Kidman emerged as a big star in her own right later that year with Moulin Rouge, which earned her a best-actress Oscar nomination, and the horror hit The Others. In The Hours, Kidman played suicidal author Virginia Woolf, wearing a fake nose to capture the writer’s plain features.
“Why do you come to the Academy Awards when the world is in such turmoil?,” Kidman asked. “Because art is important. And because you believe in what you do and you want to honor that, and it is a tradition that needs to be upheld.”
Cooper, a veteran character actor whose credits include American Beauty and Lone Star, played a scraggly haired, toothless horticultural poacher on a mission to preserve rare orchids in the film loosely based on author Susan Orlean’s The Orchid Thief.
“In light of all the troubles in this world, I wish us all peace,” Cooper said as he received his award.
Cooper thanked his Adaptation collaborators, especially Meryl Streep. “Working with this woman was like making great jazz,” he said.
The Oscar for foreign-language film went to the German drama Nowhere in Africa, about a family of Jews who leave Germany before World War II and settle on a farm in Kenya.
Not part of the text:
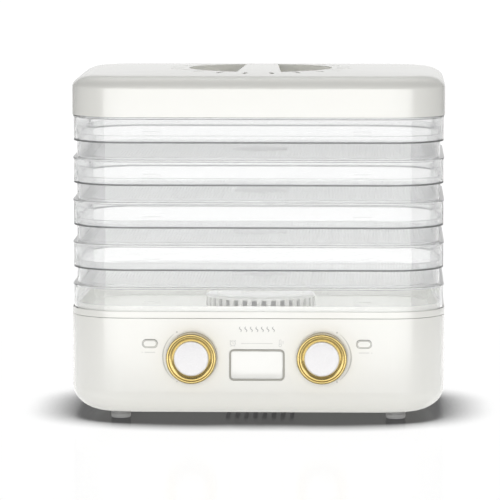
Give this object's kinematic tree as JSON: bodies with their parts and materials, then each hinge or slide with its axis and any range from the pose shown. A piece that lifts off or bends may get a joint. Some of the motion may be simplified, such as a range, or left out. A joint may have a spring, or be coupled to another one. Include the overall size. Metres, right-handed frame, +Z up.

The Japanese fantasy Spirited Away won the award for animated feature film. The movie, which had a limited U.S. release last fall and grossed a modest $5.5 million, was a surprise winner against a field of nominees that included $100 million Hollywood hits Ice Age and Lilo & Stitch.
Chicago won the film editing, sound, art-direction and costume-design prizes. The Lord of the Rings: The Two Towers won the sound-editing and visual-effects awards, while Frida took the makeup and original score statuettes.
Earlier, demonstrators on both sides of the war issue gathered near the Kodak Theatre, site of the Oscars.
Anti-war protesters held signs such as “Bush Betrays USA,” “Bush: Dumb and Dangerous” and “Oscar for Peace.” Half a block from the area where stars arrived, supporters of U.S. troops in Iraq chanted “USA, USA” and held a banner reading “God Bless America.”
Planners scrapped the glitzy red-carpet arrival festivities. And some celebrities opposed to the war wore peace pins. A few, Susan Sarandon and Tim Robbins among them, showed up in fuel-efficient gasoline-electric hybrid vehicles instead of limousines as a statement against U.S. dependence on overseas oil.
“Well, I’m glad they cut back on the glitz,” host Steve Martin quipped at the show’s start. “You probably noticed there was no fancy red carpet tonight. That’ll send them a message.”
A few stars and filmmakers backed out of the 75th annual Oscars, either in protest of the war or because they felt uncomfortable making merry when people were dying in Iraq.
Frank Pierson, president of the Academy of Motion Picture Arts & Sciences, said it was especially important to carry on with a cultural event such as the Oscars at a time when American values were being questioned around the world.